AIM: Only the lines from the line with "color([0.95, 0.94, 0.97]) translate([-light_path" through the line with "bpy.data.objects.remove(obj)" should be copied, exactly as they appear, with both ends kept.

DATA SEGMENT:
....
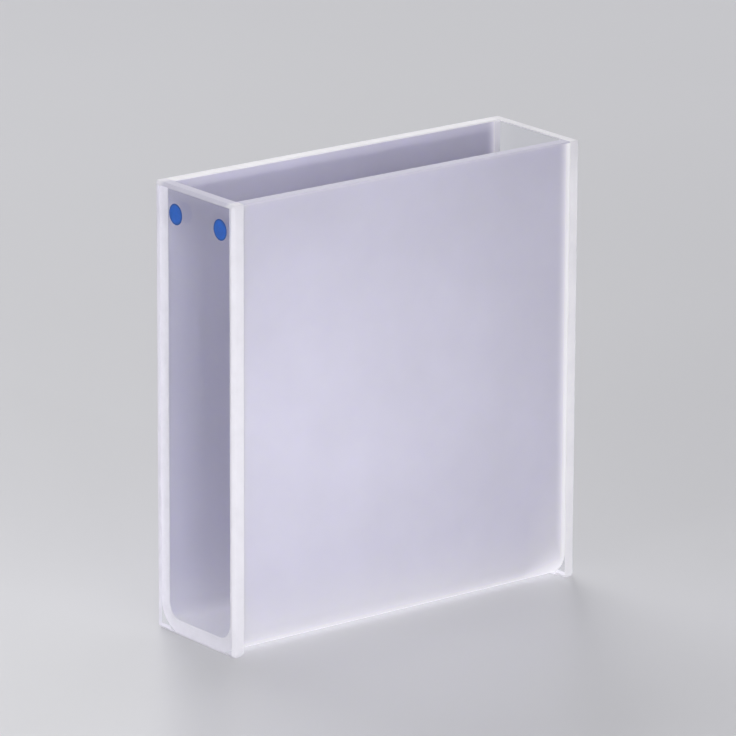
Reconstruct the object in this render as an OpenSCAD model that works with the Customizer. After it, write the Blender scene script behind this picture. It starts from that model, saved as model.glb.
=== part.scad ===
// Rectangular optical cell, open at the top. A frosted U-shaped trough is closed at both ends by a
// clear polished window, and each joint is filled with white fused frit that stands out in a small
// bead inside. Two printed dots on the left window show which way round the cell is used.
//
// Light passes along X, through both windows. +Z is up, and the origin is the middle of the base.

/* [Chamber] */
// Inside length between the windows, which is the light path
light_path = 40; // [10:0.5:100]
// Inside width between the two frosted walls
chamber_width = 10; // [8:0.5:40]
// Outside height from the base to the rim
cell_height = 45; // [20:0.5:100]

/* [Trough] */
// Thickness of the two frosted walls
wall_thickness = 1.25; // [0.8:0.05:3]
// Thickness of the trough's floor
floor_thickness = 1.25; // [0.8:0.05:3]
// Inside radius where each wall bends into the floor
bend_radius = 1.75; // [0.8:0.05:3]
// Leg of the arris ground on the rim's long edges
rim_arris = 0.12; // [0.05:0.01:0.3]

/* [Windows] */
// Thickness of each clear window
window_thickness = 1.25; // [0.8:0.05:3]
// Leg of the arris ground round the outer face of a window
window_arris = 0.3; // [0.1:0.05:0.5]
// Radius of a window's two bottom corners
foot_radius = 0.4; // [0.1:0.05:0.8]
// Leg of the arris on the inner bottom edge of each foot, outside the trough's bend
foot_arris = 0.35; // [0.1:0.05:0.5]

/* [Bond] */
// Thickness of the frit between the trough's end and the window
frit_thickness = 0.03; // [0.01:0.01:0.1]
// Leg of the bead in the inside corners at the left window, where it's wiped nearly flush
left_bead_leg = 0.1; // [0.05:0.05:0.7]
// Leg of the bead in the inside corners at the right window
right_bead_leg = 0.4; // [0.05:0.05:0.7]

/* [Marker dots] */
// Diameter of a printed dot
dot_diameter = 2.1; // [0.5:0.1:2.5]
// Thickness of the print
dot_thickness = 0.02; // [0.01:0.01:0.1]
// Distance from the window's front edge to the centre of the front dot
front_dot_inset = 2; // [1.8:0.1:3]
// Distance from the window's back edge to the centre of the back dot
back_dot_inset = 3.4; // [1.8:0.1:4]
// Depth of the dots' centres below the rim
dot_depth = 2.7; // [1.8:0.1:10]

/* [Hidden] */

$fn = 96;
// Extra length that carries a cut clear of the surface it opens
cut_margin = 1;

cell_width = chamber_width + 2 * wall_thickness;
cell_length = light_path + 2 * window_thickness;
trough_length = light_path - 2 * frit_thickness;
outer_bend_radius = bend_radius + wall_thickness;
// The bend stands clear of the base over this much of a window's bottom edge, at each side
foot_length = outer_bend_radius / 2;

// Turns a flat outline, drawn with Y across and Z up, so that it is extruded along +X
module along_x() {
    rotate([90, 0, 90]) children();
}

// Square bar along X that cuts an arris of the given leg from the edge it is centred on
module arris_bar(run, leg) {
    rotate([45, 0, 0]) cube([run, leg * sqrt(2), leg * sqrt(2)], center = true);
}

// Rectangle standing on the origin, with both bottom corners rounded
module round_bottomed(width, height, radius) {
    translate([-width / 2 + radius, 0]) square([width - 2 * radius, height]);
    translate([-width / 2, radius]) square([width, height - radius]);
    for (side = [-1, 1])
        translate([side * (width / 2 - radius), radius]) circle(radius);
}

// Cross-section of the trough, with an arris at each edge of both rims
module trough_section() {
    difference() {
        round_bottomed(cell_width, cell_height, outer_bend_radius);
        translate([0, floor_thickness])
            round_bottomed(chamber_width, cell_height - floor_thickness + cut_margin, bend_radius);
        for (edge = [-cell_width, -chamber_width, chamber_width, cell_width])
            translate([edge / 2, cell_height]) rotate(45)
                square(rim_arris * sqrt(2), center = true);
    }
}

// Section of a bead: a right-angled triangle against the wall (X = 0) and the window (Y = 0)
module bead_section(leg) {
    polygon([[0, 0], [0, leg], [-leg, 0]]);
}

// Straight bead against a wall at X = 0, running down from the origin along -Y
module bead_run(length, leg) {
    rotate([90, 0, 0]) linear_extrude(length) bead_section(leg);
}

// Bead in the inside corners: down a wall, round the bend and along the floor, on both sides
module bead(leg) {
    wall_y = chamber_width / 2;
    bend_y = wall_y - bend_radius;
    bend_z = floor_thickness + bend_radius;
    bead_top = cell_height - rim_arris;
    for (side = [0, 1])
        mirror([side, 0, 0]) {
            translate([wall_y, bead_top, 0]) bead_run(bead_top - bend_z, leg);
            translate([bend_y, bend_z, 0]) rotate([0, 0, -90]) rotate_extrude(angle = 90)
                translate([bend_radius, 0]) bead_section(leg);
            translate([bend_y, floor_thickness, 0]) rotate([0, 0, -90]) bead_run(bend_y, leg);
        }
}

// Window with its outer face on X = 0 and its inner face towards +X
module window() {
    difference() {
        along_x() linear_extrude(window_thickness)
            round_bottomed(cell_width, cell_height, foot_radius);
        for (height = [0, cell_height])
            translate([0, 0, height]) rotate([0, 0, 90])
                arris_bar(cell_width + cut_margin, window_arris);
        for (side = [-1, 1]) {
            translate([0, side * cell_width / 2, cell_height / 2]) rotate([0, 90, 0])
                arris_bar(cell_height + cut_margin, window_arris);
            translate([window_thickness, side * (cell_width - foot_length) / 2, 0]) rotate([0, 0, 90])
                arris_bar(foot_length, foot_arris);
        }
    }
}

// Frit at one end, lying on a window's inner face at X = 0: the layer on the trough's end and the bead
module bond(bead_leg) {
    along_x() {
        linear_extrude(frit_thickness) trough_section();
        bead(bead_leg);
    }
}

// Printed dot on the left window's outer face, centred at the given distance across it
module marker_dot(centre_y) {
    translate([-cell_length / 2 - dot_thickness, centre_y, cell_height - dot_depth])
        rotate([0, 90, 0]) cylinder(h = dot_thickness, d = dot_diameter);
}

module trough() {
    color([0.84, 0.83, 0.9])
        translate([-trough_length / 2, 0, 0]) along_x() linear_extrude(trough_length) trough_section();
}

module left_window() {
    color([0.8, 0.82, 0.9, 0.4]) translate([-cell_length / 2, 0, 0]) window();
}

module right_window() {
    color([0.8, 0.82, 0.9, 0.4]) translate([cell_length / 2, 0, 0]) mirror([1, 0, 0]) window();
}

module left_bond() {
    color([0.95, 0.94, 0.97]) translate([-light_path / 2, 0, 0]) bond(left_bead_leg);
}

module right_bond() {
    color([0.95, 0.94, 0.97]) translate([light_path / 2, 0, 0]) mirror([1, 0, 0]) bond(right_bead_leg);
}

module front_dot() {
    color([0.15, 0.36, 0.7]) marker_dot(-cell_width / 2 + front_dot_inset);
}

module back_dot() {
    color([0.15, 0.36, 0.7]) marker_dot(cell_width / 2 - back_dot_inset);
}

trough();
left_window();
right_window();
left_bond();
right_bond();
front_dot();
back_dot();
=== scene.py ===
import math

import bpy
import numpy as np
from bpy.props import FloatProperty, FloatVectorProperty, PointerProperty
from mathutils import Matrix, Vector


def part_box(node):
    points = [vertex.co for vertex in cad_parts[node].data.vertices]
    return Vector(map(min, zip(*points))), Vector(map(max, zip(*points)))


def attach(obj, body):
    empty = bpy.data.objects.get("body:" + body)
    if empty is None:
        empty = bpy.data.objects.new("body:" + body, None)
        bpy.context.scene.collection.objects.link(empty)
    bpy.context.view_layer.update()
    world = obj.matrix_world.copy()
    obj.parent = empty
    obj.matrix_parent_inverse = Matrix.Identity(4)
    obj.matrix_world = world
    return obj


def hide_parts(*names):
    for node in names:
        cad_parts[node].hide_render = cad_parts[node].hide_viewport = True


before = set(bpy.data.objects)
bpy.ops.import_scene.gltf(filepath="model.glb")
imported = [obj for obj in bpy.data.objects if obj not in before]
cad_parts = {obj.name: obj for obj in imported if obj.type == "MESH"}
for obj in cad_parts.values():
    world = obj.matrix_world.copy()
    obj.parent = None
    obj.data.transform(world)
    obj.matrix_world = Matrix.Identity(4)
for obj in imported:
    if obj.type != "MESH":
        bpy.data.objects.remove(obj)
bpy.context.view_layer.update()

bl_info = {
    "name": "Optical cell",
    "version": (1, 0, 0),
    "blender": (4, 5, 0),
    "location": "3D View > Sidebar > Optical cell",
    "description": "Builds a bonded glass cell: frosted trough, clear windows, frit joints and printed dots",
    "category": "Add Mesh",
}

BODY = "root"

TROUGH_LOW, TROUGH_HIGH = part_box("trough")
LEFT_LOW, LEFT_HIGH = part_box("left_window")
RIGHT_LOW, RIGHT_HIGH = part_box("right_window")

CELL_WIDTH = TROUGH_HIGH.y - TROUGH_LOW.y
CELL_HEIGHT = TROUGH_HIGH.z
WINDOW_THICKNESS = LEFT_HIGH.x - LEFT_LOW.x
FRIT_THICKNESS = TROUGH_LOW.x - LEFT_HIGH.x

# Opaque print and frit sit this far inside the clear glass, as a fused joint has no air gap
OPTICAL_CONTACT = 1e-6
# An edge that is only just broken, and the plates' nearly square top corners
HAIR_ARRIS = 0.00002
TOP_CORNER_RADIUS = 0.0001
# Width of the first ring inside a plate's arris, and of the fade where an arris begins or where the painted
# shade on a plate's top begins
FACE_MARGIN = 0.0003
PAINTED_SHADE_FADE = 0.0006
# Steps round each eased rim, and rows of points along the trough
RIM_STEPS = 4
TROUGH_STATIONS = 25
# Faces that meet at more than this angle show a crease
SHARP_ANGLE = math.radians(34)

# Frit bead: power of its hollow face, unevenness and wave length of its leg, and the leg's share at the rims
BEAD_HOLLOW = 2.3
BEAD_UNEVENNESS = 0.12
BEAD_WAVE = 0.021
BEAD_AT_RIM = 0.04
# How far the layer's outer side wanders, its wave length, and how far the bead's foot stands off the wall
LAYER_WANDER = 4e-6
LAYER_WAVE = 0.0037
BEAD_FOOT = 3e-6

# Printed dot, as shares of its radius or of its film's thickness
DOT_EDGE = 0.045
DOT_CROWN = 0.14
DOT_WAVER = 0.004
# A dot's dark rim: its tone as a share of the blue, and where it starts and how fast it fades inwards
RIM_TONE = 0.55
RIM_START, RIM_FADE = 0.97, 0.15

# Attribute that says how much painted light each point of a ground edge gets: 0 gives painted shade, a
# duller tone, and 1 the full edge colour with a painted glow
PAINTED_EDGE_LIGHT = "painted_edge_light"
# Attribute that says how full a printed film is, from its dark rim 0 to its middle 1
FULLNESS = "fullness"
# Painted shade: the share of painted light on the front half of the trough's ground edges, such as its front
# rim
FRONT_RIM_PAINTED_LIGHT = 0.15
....
EXPECTED ANSWER:
    color([0.95, 0.94, 0.97]) translate([-light_path / 2, 0, 0]) bond(left_bead_leg);
}

module right_bond() {
    color([0.95, 0.94, 0.97]) translate([light_path / 2, 0, 0]) mirror([1, 0, 0]) bond(right_bead_leg);
}

module front_dot() {
    color([0.15, 0.36, 0.7]) marker_dot(-cell_width / 2 + front_dot_inset);
}

module back_dot() {
    color([0.15, 0.36, 0.7]) marker_dot(cell_width / 2 - back_dot_inset);
}

trough();
left_window();
right_window();
left_bond();
right_bond();
front_dot();
back_dot();
=== scene.py ===
import math

import bpy
import numpy as np
from bpy.props import FloatProperty, FloatVectorProperty, PointerProperty
from mathutils import Matrix, Vector


def part_box(node):
    points = [vertex.co for vertex in cad_parts[node].data.vertices]
    return Vector(map(min, zip(*points))), Vector(map(max, zip(*points)))


def attach(obj, body):
    empty = bpy.data.objects.get("body:" + body)
    if empty is None:
        empty = bpy.data.objects.new("body:" + body, None)
        bpy.context.scene.collection.objects.link(empty)
    bpy.context.view_layer.update()
    world = obj.matrix_world.copy()
    obj.parent = empty
    obj.matrix_parent_inverse = Matrix.Identity(4)
    obj.matrix_world = world
    return obj


def hide_parts(*names):
    for node in names:
        cad_parts[node].hide_render = cad_parts[node].hide_viewport = True


before = set(bpy.data.objects)
bpy.ops.import_scene.gltf(filepath="model.glb")
imported = [obj for obj in bpy.data.objects if obj not in before]
cad_parts = {obj.name: obj for obj in imported if obj.type == "MESH"}
for obj in cad_parts.values():
    world = obj.matrix_world.copy()
    obj.parent = None
    obj.data.transform(world)
    obj.matrix_world = Matrix.Identity(4)
for obj in imported:
    if obj.type != "MESH":
        bpy.data.objects.remove(obj)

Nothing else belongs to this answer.